A new CMS rule on clinical data registries aimed at boosting participation in its Physician Quality Reporting System could be too vague to provide meaningful data but, according to a new U.S. Government Accountability Office report (PDF), one solution could be to require electronic health-record vendors to develop products that make it easier to extract the data that registries use.
GAO report says CMS' rule on quality reporting system may be too vague
Some viewed the flexible approach the CMS took in developing its rule on the clinical data registry program as increasing the opportunities for physicians—specialists in particular—to participate in the PQRS. But the GAO said otherwise.
The new rule was in response to congressional mandates included in the last-minute deal reached to avert the fiscal cliff last year. That legislation, the American Tax Relief Act of 2012 also ordered the GAO to study how registries could improve healthcare quality and efficiency.
The GAO reviewed studies assessing the impact of registries, interviewed officials from organizations operating existing registries, convened an expert panel to discuss registry requirements and oversight, and reviewed documents and interviewed officials from the CMS and HHS' Office of the National Coordinator for Health Information Technology.
The agency concluded that the flexible approach may “provide minimal impetus to (clinical data registries) to take full advantage of their specific opportunities to promote the quality and efficiency of care.” Also, the GAO said, the CMS did not provide details on how it would interpret or enforce the program's requirements.
By collecting large amounts of standardized clinical data over long periods of time, clinical data registries can track and interpret healthcare trends and assess physician performance. For example, the Society of Thoracic Surgeons' national database, which has been collecting data since 1989, has shown that increased use of guideline-recommended treatments has led to lower rates for mortality and postoperative stroke.
However, the GAO said, exclusive use of clinical data has correlated to a lack of studies that examine efficiency and costs. To address that problem, according to the report, privacy concerns must be addressed so that clinical registry data can be linked to payers' administrative data.
One exception cited is a Blue Cross and Blue Shield of Michigan report showing how the use of a regional surgical registry led to 2,500 fewer patients suffering surgical complications each year, which translated into an annual savings of $20 million.
Standardizing data sets collected by EHRs could help. The GAO noted that different EHRs may not differentiate between occasional and heavy smokers. Sometimes the word “pneumonia” may not appear in an EHR, so manual analysis of x-rays, stethoscope breath sounds and other data is required for inputting into a clinical data registry.
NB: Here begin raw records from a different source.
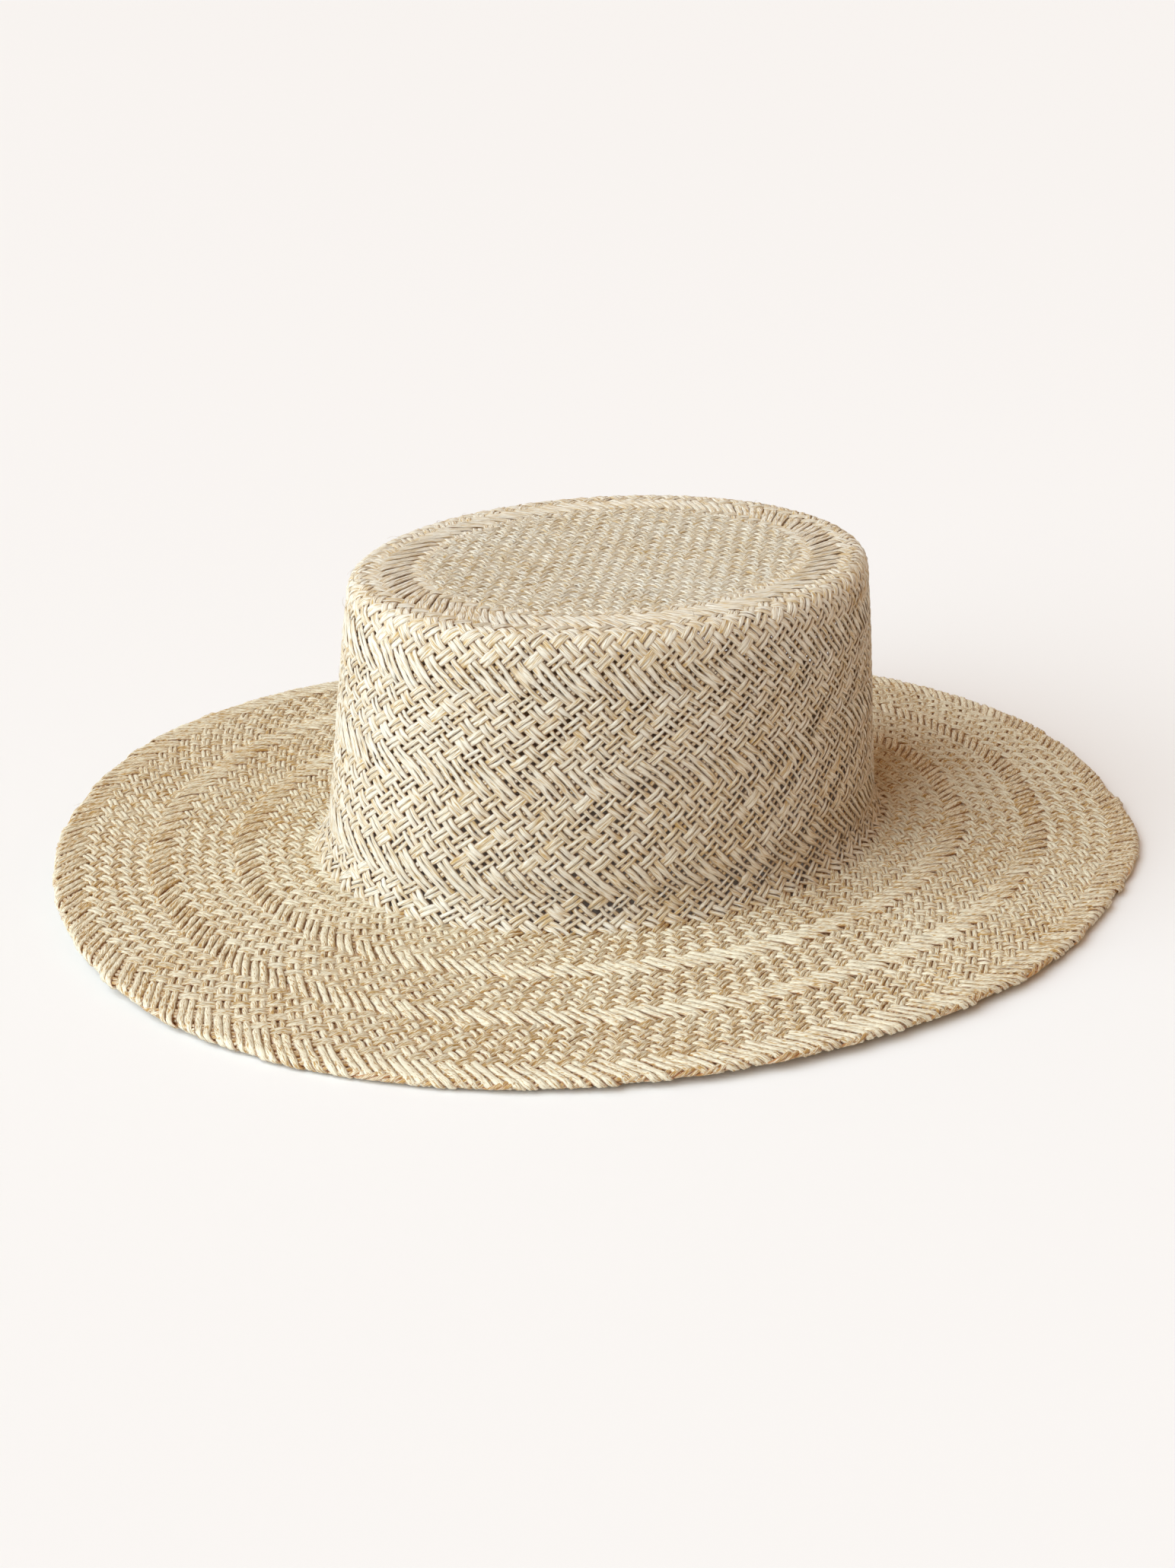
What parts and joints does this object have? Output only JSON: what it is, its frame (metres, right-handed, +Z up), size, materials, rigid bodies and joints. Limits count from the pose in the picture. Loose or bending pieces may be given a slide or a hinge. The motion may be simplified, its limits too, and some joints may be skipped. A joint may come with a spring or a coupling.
{
  "type": "straw hat",
  "caption": "Flat-topped straw hat with an oval crown, a wide gently waving brim and a turned-under edge, open below for the head.",
  "frame": {"origin": "middle of the hat's footprint, on the surface that it stands on", "axes": "+Z up, +Y towards the back of the head, -Y towards the front"},
  "size_m": [0.3398, 0.3842, 0.1036],
  "materials": {
    "crown_straw": "pale natural straw, openly woven, matt",
    "brim_straw": "natural straw, closely woven, matt",
    "hem_straw": "natural straw turned under, matt"
  },
  "bodies": {
    "root": {"crown": "crown_straw", "brim": "brim_straw", "brim_hem": "hem_straw"}
  },
  "joints": []
}
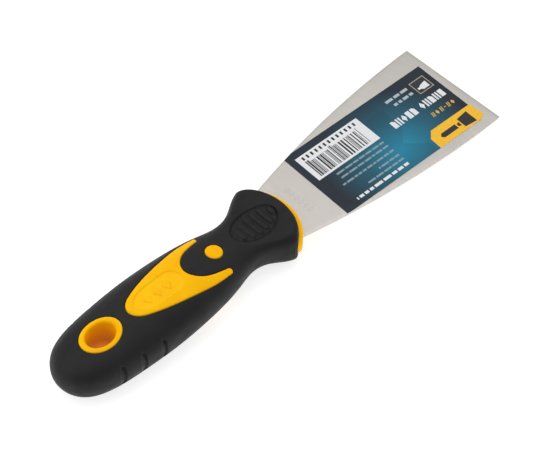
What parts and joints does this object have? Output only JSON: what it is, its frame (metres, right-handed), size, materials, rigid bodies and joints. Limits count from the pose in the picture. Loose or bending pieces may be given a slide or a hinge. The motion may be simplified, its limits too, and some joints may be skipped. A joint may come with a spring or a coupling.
{
  "type": "putty knife",
  "caption": "Two-inch putty knife: stiff flared stainless blade with a paper label, tang held in a yellow core with a black soft grip, thumb rests and an oval hang hole.",
  "frame": {"origin": "centre of the whole knife in plan, at the height of the lowest point of the grip's back face", "axes": "+X from the butt of the handle to the blade's working edge, +Z out of the labelled face, +Y across the blade"},
  "size_m": [0.212, 0.0508, 0.0213],
  "materials": {
    "blade_steel": "fine straight grain across the blade, satin",
    "core_plastic": "moulded, unseen inside the grip",
    "grip_rubber": "satin overmoulded elastomer with a fine moulded texture",
    "accent_plastic": "semi-gloss moulded plastic",
    "rivet_steel": "plain turned steel, unseen",
    "label_paper": "coated paper sticker printed with a dark blue to teal ground"
  },
  "bodies": {
    "root": {"blade": "blade_steel", "handle_core": "core_plastic", "soft_grip": "grip_rubber", "front_collar": "accent_plastic", "front_inlay": "accent_plastic", "back_inlay": "accent_plastic", "front_rivet_cap": "accent_plastic", "back_rivet_cap": "accent_plastic", "hang_hole_liner": "accent_plastic", "front_tang_rivet": "rivet_steel", "rear_tang_rivet": "rivet_steel", "blade_label": "label_paper"}
  },
  "joints": []
}
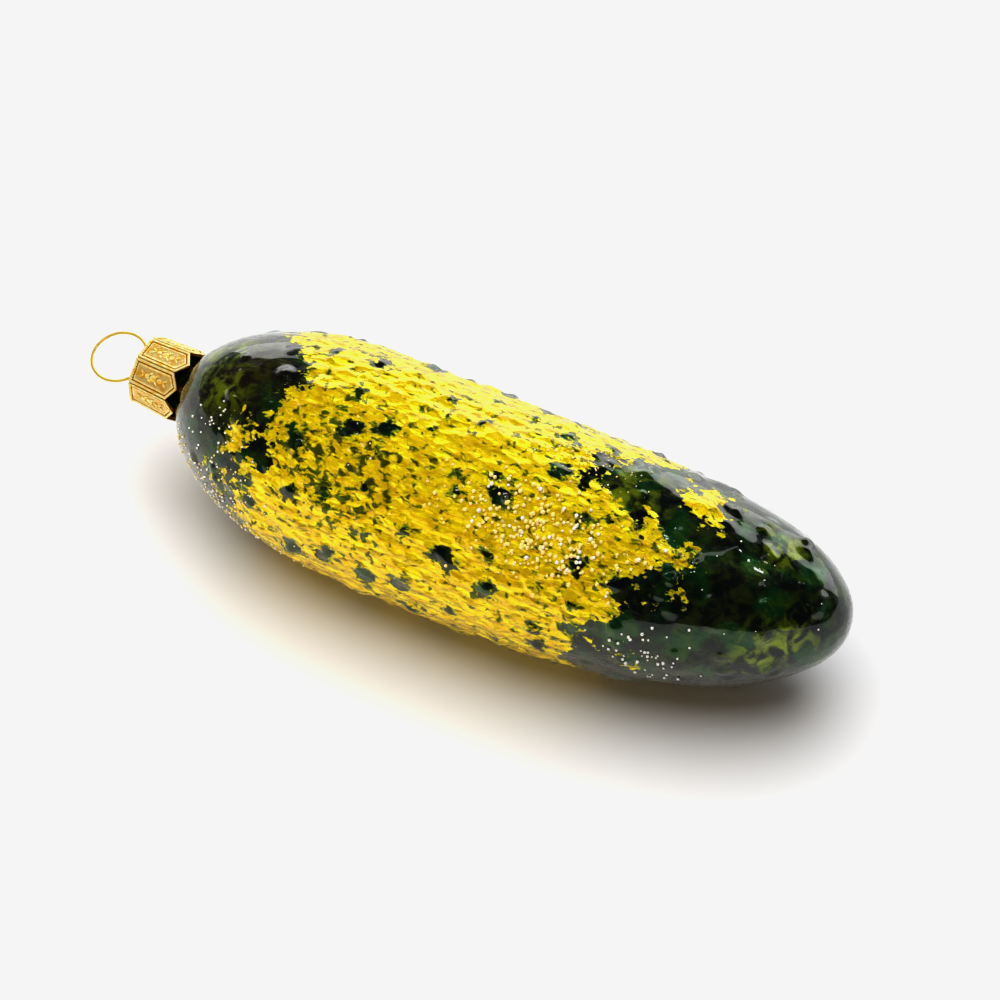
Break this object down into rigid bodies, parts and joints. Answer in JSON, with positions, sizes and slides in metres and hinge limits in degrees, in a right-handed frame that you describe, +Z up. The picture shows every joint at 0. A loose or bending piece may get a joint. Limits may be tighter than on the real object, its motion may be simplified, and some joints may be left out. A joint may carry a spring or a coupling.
{
  "type": "glass cucumber ornament",
  "caption": "Blown-glass cucumber tree ornament lying on its side, hollow and bowed, with a crown cap and a sprung wire hanging loop.",
  "frame": {"origin": "under the middle of the ornament's box, on the surface that it lies on", "axes": "+X along the ornament from the hanging loop to the blossom end, +Z up, the outside of the bow towards -Y"},
  "size_m": [0.138, 0.0398, 0.0393],
  "materials": {
    "lacquered_glass": "silvered inside, lacquered yellow and dark green, high gloss",
    "gilded_cap": "stamped, gold-coloured, bright",
    "gilded_wire": "drawn wire, gold-coloured, bright",
    "glass_beads": "tiny glued clear and gold glass beads"
  },
  "bodies": {
    "root": {"glass_body": "lacquered_glass", "cap": "gilded_cap", "hanger": "gilded_wire"}
  },
  "joints": []
}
“If CDRs could receive and aggregate electronically extracted data from EHR systems, the need for manual abstraction by trained professional staff could be reduced or eliminated,” the GAO wrote. “Reducing the burden of manual data abstraction could have a number of long-term benefits, including reducing costs for physicians to participate in the CDR, reducing the amount of time a practice spends on CDR data collection activities, and increasing overall participation of physicians in CDRs.”
Through its meaningful-use program, the GAO recommends that HHS “influence the extent to which EHR systems are designed and implemented to collect data needed by CDRs to assess physician performance.”
Unless clinical data registries can overcome variations in content, storage and other specifications, they will not be able to take full advantage of an EHR's ability to collect and transmit data, the GAO concluded.
“Changes to EHR capabilities that would enable them to collect such data within existing standards are clearly feasible, but are not high priorities for providers and IT vendors because they are not included in the current set of meaningful use requirements for the EHR incentive program,” the GAO wrote. “As HHS determines what the next cycle of meaningful-use requirements should comprise, identifying data elements for measures commonly needed by CDRs and including them in meaningful-use requirements could substantially assist qualified CDRs in adapting health IT to make data collection less costly and more timely.”